Mechanical watch people understand why physical controls matter. Apple finally does too.
Display Brightness
3,000 nits maximum brightness makes the Ultra 2 readable in direct sunlight—genuinely readable, not "squint and guess" readable. The always-on display is visible in conditions where other smartwatches wash out completely.
This matters more than you'd expect. Glancing at your wrist while running in midday sun. Checking a notification while skiing. Using it as a dive computer underwater where light behaves differently.
Brightness isn't a spec to compare. It's a usability feature that removes friction.
Fitness Tracking Reality
The Ultra 2 tracks everything the regular Apple Watch tracks, plus some adventure-specific metrics: depth gauge, compass waypoints, multi-sport transitions, dual-frequency GPS for canyon accuracy.
For most users, the multi-day battery and rugged build matter more than the extreme sports features. You don't need to summit K2 to appreciate a watch that handles your daily workout and doesn't die before dinner.
The GPS accuracy is noticeably better in cities with tall buildings. The heart rate sensor is indistinguishable from the standard model. The accelerometer handles falls and crashes with the same detection capabilities.
The Watch Face Ecosystem
The Ultra-specific Wayfinder face is information-dense in ways that work on the larger display. Compass, altitude, second time zone, complications—all visible at once without feeling cramped.
Modular Ultra offers similar density with different organization. Both faces would be unusable on the standard Apple Watch's smaller screen.
This is the hidden benefit of the larger case: more useful information visible without interaction.
What It's Not
The Ultra 2 is not a dress watch. It looks like a tool on a tuxedo. If you need something for formal events, keep your 41mm Apple Watch or buy an actual dress watch.
It's not the lightest option. If "barely there" is your priority, the standard Apple Watch is better.
It's not cheap. $799 is Omega Seamaster money, though that comparison ignores everything the Ultra does that mechanical watches can't.
The Competition
Garmin's Fenix 7X offers more battery life (up to 28 days), more sport-specific features, and better integration with serious training platforms. For dedicated athletes, it's the better tool.
The standard Apple Watch Series 9 costs $399 and does 90% of what the Ultra does. For most people, it's the smarter buy.
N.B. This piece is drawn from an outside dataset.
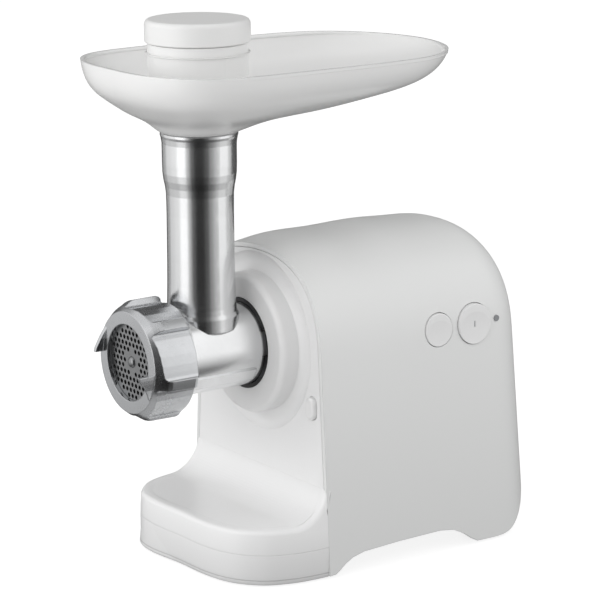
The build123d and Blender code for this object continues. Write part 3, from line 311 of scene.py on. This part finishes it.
WHITE = (0.80, 0.80, 0.795)
mats = {
    # low=(height, factor) paints shade into the shell and cover: base colour darker towards the floor
    "shell": plastic("shell_white", (0.79, 0.795, 0.79), 0.30, peel=0.022, low=(0.17, 0.87)),
    "cover": plastic("cover_white", (0.82, 0.82, 0.82), 0.31, peel=0.022,
                     seams=((0.0215, 0.00035, 0.12), (0.0046, 0.0005, 0.45)), low=(0.034, 0.80)),
    "base": plastic("base_white", (0.66, 0.66, 0.66), 0.5, peel=0.05, grain=0.1),
    "tray": plastic("tray_white", (0.84, 0.84, 0.835), 0.24, peel=0.018, edge=0.0009, coat=0.1),
    "pusher": plastic("pusher_white", (0.82, 0.82, 0.815), 0.30, peel=0.02),
    "cap": plastic("cap_white", (0.80, 0.80, 0.795), 0.34, peel=0.02, edge=0.0008),
    "button": plastic("button_white", (0.80, 0.80, 0.80), 0.36, peel=0.02, edge=0.0005),
    "socket": simple("socket_black", (0.018, 0.018, 0.019), 0.42, scale=500.0, var=0.3, bump=0.05),
    "rubber": simple("foot_rubber", (0.03, 0.03, 0.03), 0.75, scale=900.0, var=0.35, bump=0.25),
    "dark": simple("dark_plastic", (0.045, 0.045, 0.048), 0.45, scale=700.0),
    "grey": simple("gearbox_plastic", (0.20, 0.20, 0.21), 0.5, scale=500.0),
    "bronze": simple("bushing_bronze", (0.60, 0.38, 0.17), 0.38, 1.0, scale=900.0, var=0.3),
    "nylon": simple("gear_nylon", (0.74, 0.71, 0.62), 0.42, scale=260.0, var=0.06, bump=0.04),
    "lens": simple("lens_grey", (0.26, 0.27, 0.28), 0.18, scale=200.0, var=0.1, bump=0.0),
    "copper": wound("winding_copper", (0.74, 0.32, 0.12)),
    "commutator": laminated("commutator_copper", (0.78, 0.42, 0.22)),
    "lamination": laminated("lamination_steel", (0.42, 0.43, 0.45)),
    "pcb": board("board_green"),
    "head": cast_alu("head_aluminium", (0.80, 0.805, 0.81), 0.21, mottle=0.05),
    "nut": cast_alu("nut_aluminium", (0.66, 0.67, 0.685), 0.25, edge=0.0009),
    "auger": cast_alu("auger_aluminium", (0.34, 0.345, 0.35), 0.30, mottle=0.2),
    "plate": steel("plate_steel", (0.36, 0.365, 0.37), 0.34),
    "blade": steel("blade_steel", (0.62, 0.63, 0.65), 0.25),
    "steel": steel("screw_steel", (0.58, 0.59, 0.60), 0.30, turned=2),
    "shaft": steel("shaft_steel", (0.60, 0.61, 0.62), 0.25, turned=1),
    "spindle": steel("spindle_steel", (0.30, 0.305, 0.31), 0.22, turned=1),
    "mark": simple("mark_grey", (0.30, 0.31, 0.32), 0.5, scale=900.0, var=0.05, bump=0.0),
}
use = {
    "main_shell": "shell", "front_cover": "cover", "bottom_cover": "base", "rubber_feet": "rubber",
    "base_screws": "steel", "head_socket": "socket", "gearbox_housing": "grey", "gearbox_cover": "grey",
    "shaft_bushings": "bronze", "gearbox_screws": "shaft", "motor_end_frames": "shaft", "stator_core": "lamination",
    "field_windings": "copper", "brush_holders": "dark", "switch_carrier": "grey", "power_switch": "dark",
    "reverse_switch": "dark", "indicator_lens": "lens", "control_board": "pcb", "board_components": "dark",
    "cord_inlet": "dark", "rotor_shaft": "shaft", "rotor_core": "lamination", "rotor_windings": "copper",
    "commutator": "commutator", "cooling_fan": "dark", "motor_pinion": "shaft", "middle_shaft": "shaft",
    "middle_gear": "nylon", "middle_pinion": "shaft", "output_spindle": "spindle", "output_gear": "nylon",
    "auger": "auger", "cutter_blade": "blade", "grinder_head": "head", "cutting_plate": "plate", "plate_key": "shaft",
    "ring_nut": "nut", "food_tray": "tray", "pusher_body": "pusher", "pusher_cap": "cap", "power_button": "button",
    "reverse_button": "button", "lock_button": "button",
}
for name, obj in nodes.items():
    me = obj.data
    me.materials.clear()
    me.materials.append(mats[use[name]])


# ------------------------------------------------------------------ helpers for added pieces
def new_object(name, bm, mat, body, smooth=True):
    me = bpy.data.meshes.new(name)
    bm.normal_update()
    bm.to_mesh(me)
    bm.free()
    for p in me.polygons:
        p.use_smooth = smooth
    ob = bpy.data.objects.new(name, me)
    scene.collection.objects.link(ob)
    me.materials.append(mat)
    if body:
        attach(ob, body)
    return ob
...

The Ultra 2 occupies weird middle ground: too sporty for fashion, not specialized enough for professional athletes. Yet it sells incredibly well to people who fit neither description.
The Verdict
The Apple Watch Ultra 2 is for people who want a watch they don't think about. One that lasts all day and then some. One that survives actual life without accumulating damage. One that looks like it could handle adventures even if your adventures are mostly well-lit sidewalks.
The $799 price is significant. The size isn't for everyone. The capabilities exceed what most buyers will ever use.
But that's not the point. The point is a watch that feels like equipment rather than jewelry. That communicates competence rather than decoration. That works reliably in any situation you'll actually encounter.
Sometimes you buy the capability you need. Sometimes you buy the capability you want to have.